The Bible teaches that a day of reckoning is coming where all will be judged, and that—on our own merit—none of us will receive favorable reviews from God because his standard is perfection. That is the bad news. And, it was widely accepted as a fact by those to whom the seventy-two were sent. However, it’s widely rejected by most of those to whom we’re sent. The good news, therefore, seems like nonsense to people today…because they don’t think they’re in any danger.
This, then, is our challenge. We must, with great humility and full recognition of our own sin, help those with whom we share the gospel grasp why they need it—grasp the danger they’re in without it. This is one of the highest hurdles that we face. And, it’s why it’s so important to keep first things first. Jesus teaches us to begin with prayer—to rely upon God for success. So, before we speak of sin and judgment with our non-Christian friends, we must pray that God the Spirit would be the One working to bring them to conviction “concerning sin…and judgment” (John 16:8). Only then will such warnings be heard and heeded.
Well, let me end with a word of encouragement, because last Jesus teaches us about our identity. He teaches us…
4. Who we are (v. 16).
Look at what Christ says:
“The one who hears you hears me, and the one who rejects you rejects me, and the one who rejects me rejects him who sent me” (v. 16).

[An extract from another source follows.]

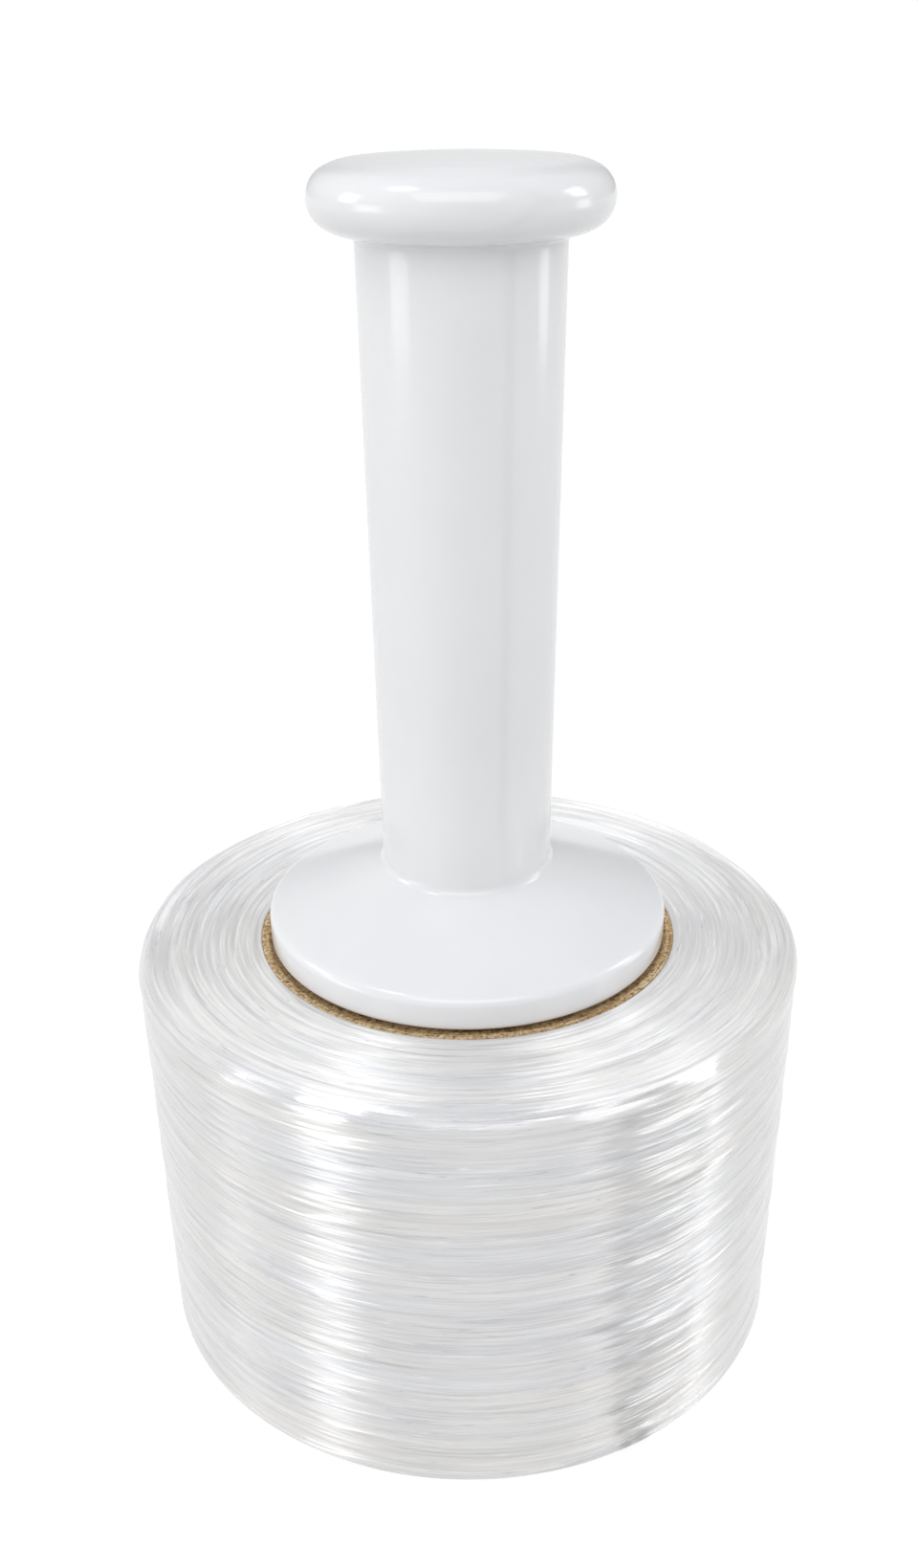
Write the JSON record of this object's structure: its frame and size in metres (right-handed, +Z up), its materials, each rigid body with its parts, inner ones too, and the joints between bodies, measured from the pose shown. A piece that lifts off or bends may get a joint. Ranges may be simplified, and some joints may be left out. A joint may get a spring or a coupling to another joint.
{
  "type": "stretch wrap roll",
  "caption": "Roll of clear stretch film on a paperboard core, with a hollow moulded handle that has a knob, a tapered grip and a flange, and that the roll turns on.",
  "frame": {"origin": "centre of the roll's lower end, on the surface that it stands on", "axes": "+Z up along the common axis of film, core and handle, towards the knob; the part is round, so +X and +Y are free"},
  "size_m": [0.134, 0.134, 0.2316],
  "materials": {
    "film": "gloss",
    "paperboard": "matte",
    "handle_plastic": "gloss"
  },
  "bodies": {
    "roll": {"film_roll": "film", "core": "paperboard"},
    "handle": {"handle": "handle_plastic"}
  },
  "joints": [
    {"name": "handle_spin", "type": "hinge", "parent": "roll", "child": "handle", "pos_m": [0, 0, 0.0893], "axis": [0, 0, 1], "continuous": true}
  ]
}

I enjoy reading Victorian novels; but, to be honest, they’re rather predictable. Usually there’s an orphan who has the cards of the world stacked against him or her. The orphan typically has some privilege, but just enough to eke out a meager living as a teacher or a governess. But then, a mysterious letter or eccentric stranger arrives, and we begin to suspect that there’s something about the orphan’s past that even he or she doesn’t know. And, in the end, we always find that the orphan is very wealthy and of noble birth. So, they can now marry and travel and help other orphans!
Friends, as we’ve just seen, the cards of this fallen and sinful world are stacked against us. So, Jesus tells his disciples, right here, in this passage, to expect rejection as they go out. And, we can expect rejection also, when we’re sent in the same way that these seventy-two are. You will often feel as if you’re a misfit. You’ll often feel as if you’re a second-class citizen. Nevertheless, here, Jesus tells you to take heart because you’re not an orphan, you’re not alone. On the contrary, as his sent disciples, your identity is so united with God that—when people hear you, they hear the Lord; and, when people reject you, they reject the Creator.
Be encouraged by this! If you’re a Christian, you serve the King of creation. The Lord is for you, and you’re unalterably united to him through your faith in Jesus. That’s our identity as his sent ones. Thus, we can go out boldly knowing that God is with us always. Amen! Will you pray with me?